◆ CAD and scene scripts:
▶
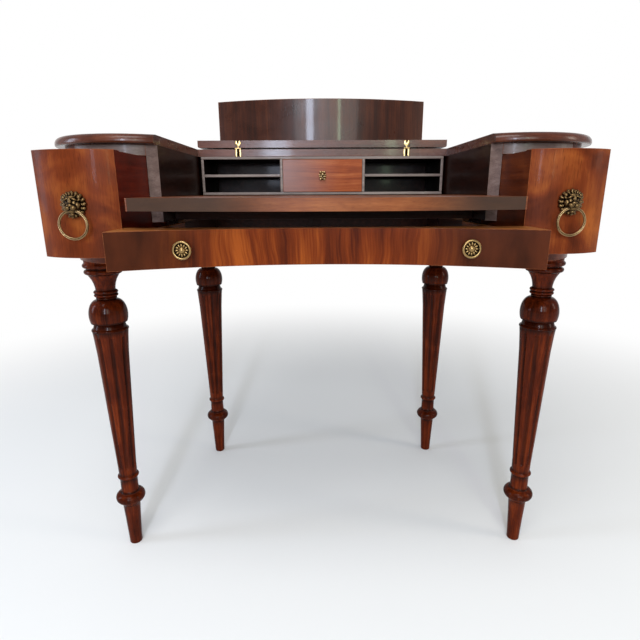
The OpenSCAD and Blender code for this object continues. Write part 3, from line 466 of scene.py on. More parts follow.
# Pigeonholes. Thin mahogany boards housed into each other, waxed rather than polished, and greyed along
# their front edges by handling.
# Waxed mahogany: almost black where no light bleached it, with a dull even shine and pale worn edges.
pigeon_wood = polished_wood("waxed thin mahogany boards", "#070403", "#0e0806", "#18100c", grain="X",
                            cut_from=(0.9, 0.3, 1.4), ribbon=6.0, cloud=0.3, roughness=0.4, coat=0.0)
upright_wood = polished_wood("waxed upright mahogany boards", "#070403", "#0e0806", "#18100c", grain="Z",
                             cut_from=(0.2, 0.8, 1.1), ribbon=6.0, cloud=0.3, roughness=0.4, coat=0.0)
worn_wood = polished_wood("handled mahogany edge", "#5d504a", "#7a6b63", "#94867d", grain="X",
                          cut_from=(0.3, 0.3, 0.4), cloud=0.3, roughness=0.4, gloss=0.25, coat=0.05)
for name, node, wood in (("pigeonhole_roof", "gallery_top", pigeon_wood),
                         ("pigeonhole_floor", "gallery_floor", pigeon_wood),
                         ("pigeonhole_shelves", "gallery_shelves", pigeon_wood),
                         ("pigeonhole_left_end", "gallery_left_side", upright_wood),
                         ("pigeonhole_right_end", "gallery_right_side", upright_wood),
                         ("pigeonhole_dividers", "gallery_dividers", upright_wood)):
    eased_board(name, node, "case", wood, easing=0.9 * MM, end_wood=worn_wood,
                facing=[((0, -1, 0), worn_wood)])

# Leaf and fascia. The leaf is hinged to the back of the top, and the bent fascia glued under its front
# edge closes the desk's hollow front. Folded back, the fascia stands up behind and shows its inner face.
# The inner face has kept its polish: dark, glossy, with upright figure and long streaks of window light.
fascia_wood = polished_wood("glossy bent mahogany fascia", "#240c03", "#3a1707", "#50260f", grain="Z",
                            cut_from=(0.6, 0.1, 0.9), ribbon=14.0, cloud=0.25, roughness=0.3, gloss=0.22,
                            coat=0.26)
eased_board("hinged_leaf", "leaf", "leaf", top_wood, end_wood=edge_wood)
eased_board("bent_fascia", "fascia", "leaf", fascia_wood, end_wood=rubbed_wood)

# Hinges. Two small brass butts let into the edges of the top and the leaf, each a heart-shaped plate that
# turns on a pin between the prongs of a forked one. Sizes in millimetres.
PLATE_WIDTH = 13.0
PLATE_FRONT = 0.3
PLATE_BACK = 2.3
PLATE_EASING = 0.4
BARREL = 1.45
KNUCKLE_EASING = 0.25
KNUCKLE_STEPS = 20
PLATE_ANGLE = math.radians(40)
# what a plate's points say of dirt, from rubbed to filled
RUBBED_CLEAN = -0.4
FILLED_WITH_DIRT = 1.2


def brass(name, bright, tarnish, roughness, cover):
    """Cast brass under brown tarnish, which fills the hollows and thins out over what the hand rubs."""
    material, tree, shader = start_material(name)
    place = add_node(tree, "ShaderNodeTexCoord")
    # blotches of tarnish some 4 mm wide
    blotch = add_node(tree, "ShaderNodeTexNoise",
                      {"Vector": place.outputs["Object"], "Scale": 260.0, "Detail": 4.0})
    hollow = add_node(tree, "ShaderNodeAttribute", attribute_name="hollow")
    depth = add_node(tree, "ShaderNodeMath", {0: blotch.outputs["Fac"], 1: hollow.outputs["Fac"]},
                     operation="ADD")
    grown = add_node(tree, "ShaderNodeMapRange", {"Value": depth.outputs[0], "From Min": 0.95 - cover,
                                                  "From Max": 1.25 - cover})
    colour = add_node(tree, "ShaderNodeMix",
                      {"Factor": grown.outputs[0], "A": linear(bright), "B": linear(tarnish)},
                      data_type="RGBA")
    tree.links.new(colour.outputs["Result"], shader.inputs["Base Color"])
    dull = add_node(tree, "ShaderNodeMapRange",
                    {"Value": grown.outputs[0], "To Min": roughness, "To Max": 0.6})
    tree.links.new(dull.outputs[0], shader.inputs["Roughness"])
    relief = add_node(tree, "ShaderNodeBump",
                      {"Height": blotch.outputs["Fac"], "Strength": 0.3, "Distance": 0.00008})
    tree.links.new(relief.outputs[0], shader.inputs["Normal"])
    shader.inputs["Metallic"].default_value = 1.0
    return material


# Bright brass: yellow, with sharp small highlights, and black dirt where no cloth reaches.
bright_brass = brass("hand-polished brass", "#c9ad78", "#160e08", 0.3, 0.1)


def close_rings(work, rings):
    """Faces between rings of as many points each, and over the last and the first."""
    count = len(rings[0])
    for a, b in zip(rings, rings[1:]):
        for i in range(count):
            work.faces.new((a[i], a[(i + 1) % count], b[(i + 1) % count], b[i]))
    work.faces.new(rings[-1])
    work.faces.new(list(reversed(rings[0])))


def cut_plate(work, outline, front, dirt, centre):
    """Adds a plate sawn to an outline of (x, z) points in millimetres, its front edge eased."""
    hollow = work.verts.layers.float.get("hollow") or work.verts.layers.float.new("hollow")
    rings = []
    for inset, y in ((0, PLATE_BACK), (0, front + PLATE_EASING), (0.12, front + 0.12), (PLATE_EASING, front)):
        ring = []
        for i, (x, z) in enumerate(outline):
            ax, az = outline[i - 1]
            bx, bz = outline[(i + 1) % len(outline)]
            along = Vector((bx - ax, bz - az)).normalized()
            point = work.verts.new(centre + MM * Vector((x - inset * along.y, y, z + inset * along.x)))
            point[hollow] = dirt
            ring.append(point)
        rings.append(ring)
    close_rings(work, rings)


def barrel(work, x0, x1, centre):
    """Adds one knuckle of a hinge, between two distances from the hinge's middle."""
    turns = [math.tau * i / KNUCKLE_STEPS for i in range(KNUCKLE_STEPS)]
    eased = BARREL - KNUCKLE_EASING
    close_rings(work, [[work.verts.new(centre + MM * Vector((x, r * math.cos(turn), r * math.sin(turn))))
                        for turn in turns]
                       for x, r in ((x0, eased), (x0 + KNUCKLE_EASING, BARREL),
                                    (x1 - KNUCKLE_EASING, BARREL), (x1, eased))])


def built(name, work):
    """A new mesh from what has been built in a bmesh."""
    mesh = bpy.data.meshes.new(name)
    work.to_mesh(mesh)
    work.free()
    return mesh


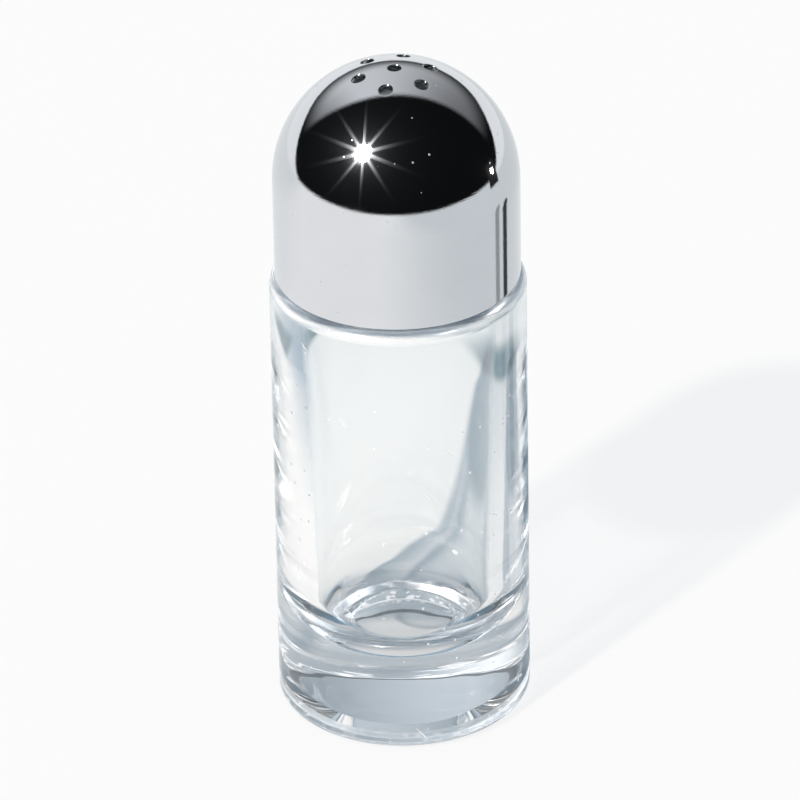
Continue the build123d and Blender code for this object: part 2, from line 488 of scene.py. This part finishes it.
◀
◆ WRITTEN PROBLEM: Reproduce the full listing exactly.

◆ SOLUTION:
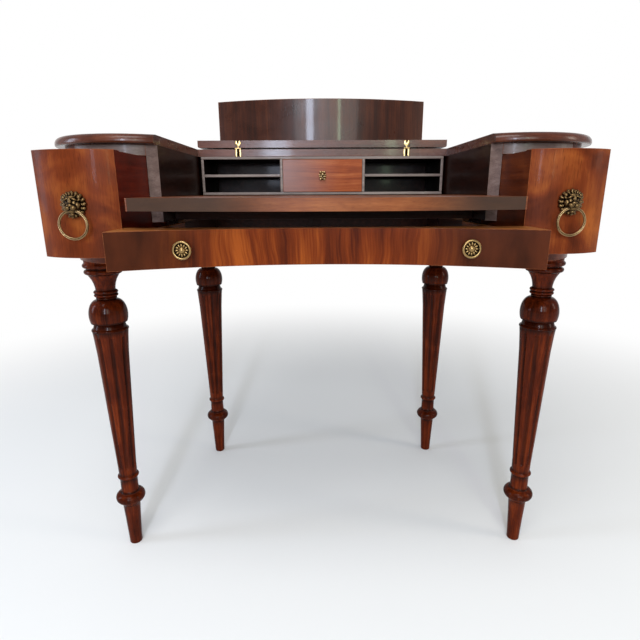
The OpenSCAD and Blender code for this object continues. Write part 3, from line 466 of scene.py on. More parts follow.
# Pigeonholes. Thin mahogany boards housed into each other, waxed rather than polished, and greyed along
# their front edges by handling.
# Waxed mahogany: almost black where no light bleached it, with a dull even shine and pale worn edges.
pigeon_wood = polished_wood("waxed thin mahogany boards", "#070403", "#0e0806", "#18100c", grain="X",
                            cut_from=(0.9, 0.3, 1.4), ribbon=6.0, cloud=0.3, roughness=0.4, coat=0.0)
upright_wood = polished_wood("waxed upright mahogany boards", "#070403", "#0e0806", "#18100c", grain="Z",
                             cut_from=(0.2, 0.8, 1.1), ribbon=6.0, cloud=0.3, roughness=0.4, coat=0.0)
worn_wood = polished_wood("handled mahogany edge", "#5d504a", "#7a6b63", "#94867d", grain="X",
                          cut_from=(0.3, 0.3, 0.4), cloud=0.3, roughness=0.4, gloss=0.25, coat=0.05)
for name, node, wood in (("pigeonhole_roof", "gallery_top", pigeon_wood),
                         ("pigeonhole_floor", "gallery_floor", pigeon_wood),
                         ("pigeonhole_shelves", "gallery_shelves", pigeon_wood),
                         ("pigeonhole_left_end", "gallery_left_side", upright_wood),
                         ("pigeonhole_right_end", "gallery_right_side", upright_wood),
                         ("pigeonhole_dividers", "gallery_dividers", upright_wood)):
    eased_board(name, node, "case", wood, easing=0.9 * MM, end_wood=worn_wood,
                facing=[((0, -1, 0), worn_wood)])

# Leaf and fascia. The leaf is hinged to the back of the top, and the bent fascia glued under its front
# edge closes the desk's hollow front. Folded back, the fascia stands up behind and shows its inner face.
# The inner face has kept its polish: dark, glossy, with upright figure and long streaks of window light.
fascia_wood = polished_wood("glossy bent mahogany fascia", "#240c03", "#3a1707", "#50260f", grain="Z",
                            cut_from=(0.6, 0.1, 0.9), ribbon=14.0, cloud=0.25, roughness=0.3, gloss=0.22,
                            coat=0.26)
eased_board("hinged_leaf", "leaf", "leaf", top_wood, end_wood=edge_wood)
eased_board("bent_fascia", "fascia", "leaf", fascia_wood, end_wood=rubbed_wood)

# Hinges. Two small brass butts let into the edges of the top and the leaf, each a heart-shaped plate that
# turns on a pin between the prongs of a forked one. Sizes in millimetres.
PLATE_WIDTH = 13.0
PLATE_FRONT = 0.3
PLATE_BACK = 2.3
PLATE_EASING = 0.4
BARREL = 1.45
KNUCKLE_EASING = 0.25
KNUCKLE_STEPS = 20
PLATE_ANGLE = math.radians(40)
# what a plate's points say of dirt, from rubbed to filled
RUBBED_CLEAN = -0.4
FILLED_WITH_DIRT = 1.2


def brass(name, bright, tarnish, roughness, cover):
    """Cast brass under brown tarnish, which fills the hollows and thins out over what the hand rubs."""
    material, tree, shader = start_material(name)
    place = add_node(tree, "ShaderNodeTexCoord")
    # blotches of tarnish some 4 mm wide
    blotch = add_node(tree, "ShaderNodeTexNoise",
                      {"Vector": place.outputs["Object"], "Scale": 260.0, "Detail": 4.0})
    hollow = add_node(tree, "ShaderNodeAttribute", attribute_name="hollow")
    depth = add_node(tree, "ShaderNodeMath", {0: blotch.outputs["Fac"], 1: hollow.outputs["Fac"]},
                     operation="ADD")
    grown = add_node(tree, "ShaderNodeMapRange", {"Value": depth.outputs[0], "From Min": 0.95 - cover,
                                                  "From Max": 1.25 - cover})
    colour = add_node(tree, "ShaderNodeMix",
                      {"Factor": grown.outputs[0], "A": linear(bright), "B": linear(tarnish)},
                      data_type="RGBA")
    tree.links.new(colour.outputs["Result"], shader.inputs["Base Color"])
    dull = add_node(tree, "ShaderNodeMapRange",
                    {"Value": grown.outputs[0], "To Min": roughness, "To Max": 0.6})
    tree.links.new(dull.outputs[0], shader.inputs["Roughness"])
    relief = add_node(tree, "ShaderNodeBump",
                      {"Height": blotch.outputs["Fac"], "Strength": 0.3, "Distance": 0.00008})
    tree.links.new(relief.outputs[0], shader.inputs["Normal"])
    shader.inputs["Metallic"].default_value = 1.0
    return material


# Bright brass: yellow, with sharp small highlights, and black dirt where no cloth reaches.
bright_brass = brass("hand-polished brass", "#c9ad78", "#160e08", 0.3, 0.1)


def close_rings(work, rings):
    """Faces between rings of as many points each, and over the last and the first."""
    count = len(rings[0])
    for a, b in zip(rings, rings[1:]):
        for i in range(count):
            work.faces.new((a[i], a[(i + 1) % count], b[(i + 1) % count], b[i]))
    work.faces.new(rings[-1])
    work.faces.new(list(reversed(rings[0])))


def cut_plate(work, outline, front, dirt, centre):
    """Adds a plate sawn to an outline of (x, z) points in millimetres, its front edge eased."""
    hollow = work.verts.layers.float.get("hollow") or work.verts.layers.float.new("hollow")
    rings = []
    for inset, y in ((0, PLATE_BACK), (0, front + PLATE_EASING), (0.12, front + 0.12), (PLATE_EASING, front)):
        ring = []
        for i, (x, z) in enumerate(outline):
            ax, az = outline[i - 1]
            bx, bz = outline[(i + 1) % len(outline)]
            along = Vector((bx - ax, bz - az)).normalized()
            point = work.verts.new(centre + MM * Vector((x - inset * along.y, y, z + inset * along.x)))
            point[hollow] = dirt
            ring.append(point)
        rings.append(ring)
    close_rings(work, rings)


def barrel(work, x0, x1, centre):
    """Adds one knuckle of a hinge, between two distances from the hinge's middle."""
    turns = [math.tau * i / KNUCKLE_STEPS for i in range(KNUCKLE_STEPS)]
    eased = BARREL - KNUCKLE_EASING
    close_rings(work, [[work.verts.new(centre + MM * Vector((x, r * math.cos(turn), r * math.sin(turn))))
                        for turn in turns]
                       for x, r in ((x0, eased), (x0 + KNUCKLE_EASING, BARREL),
                                    (x1 - KNUCKLE_EASING, BARREL), (x1, eased))])


def built(name, work):
    """A new mesh from what has been built in a bmesh."""
    mesh = bpy.data.meshes.new(name)
    work.to_mesh(mesh)
    work.free()
    return mesh


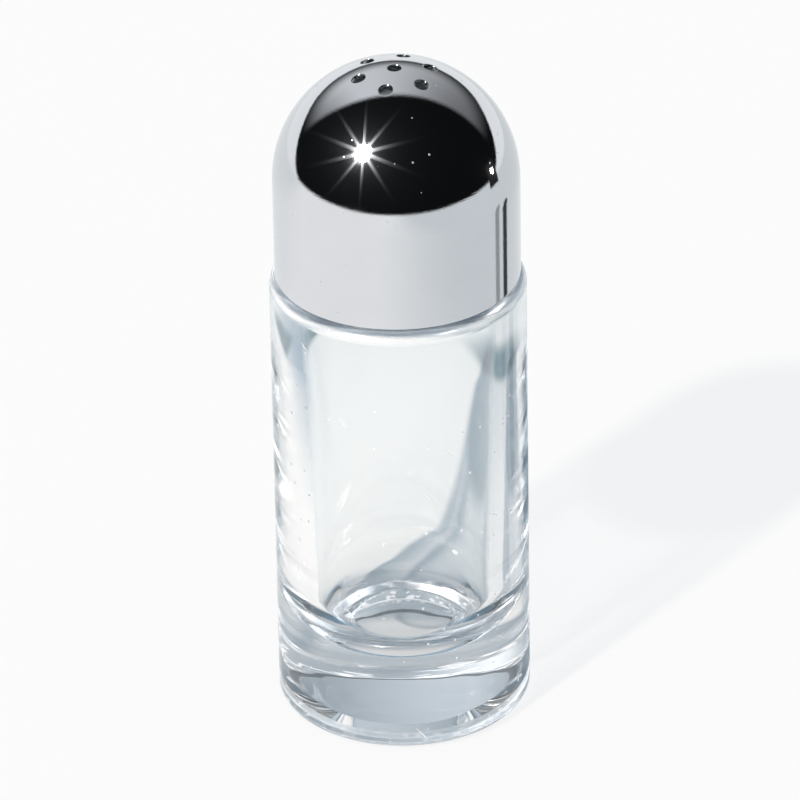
Continue the build123d and Blender code for this object: part 2, from line 488 of scene.py. This part finishes it.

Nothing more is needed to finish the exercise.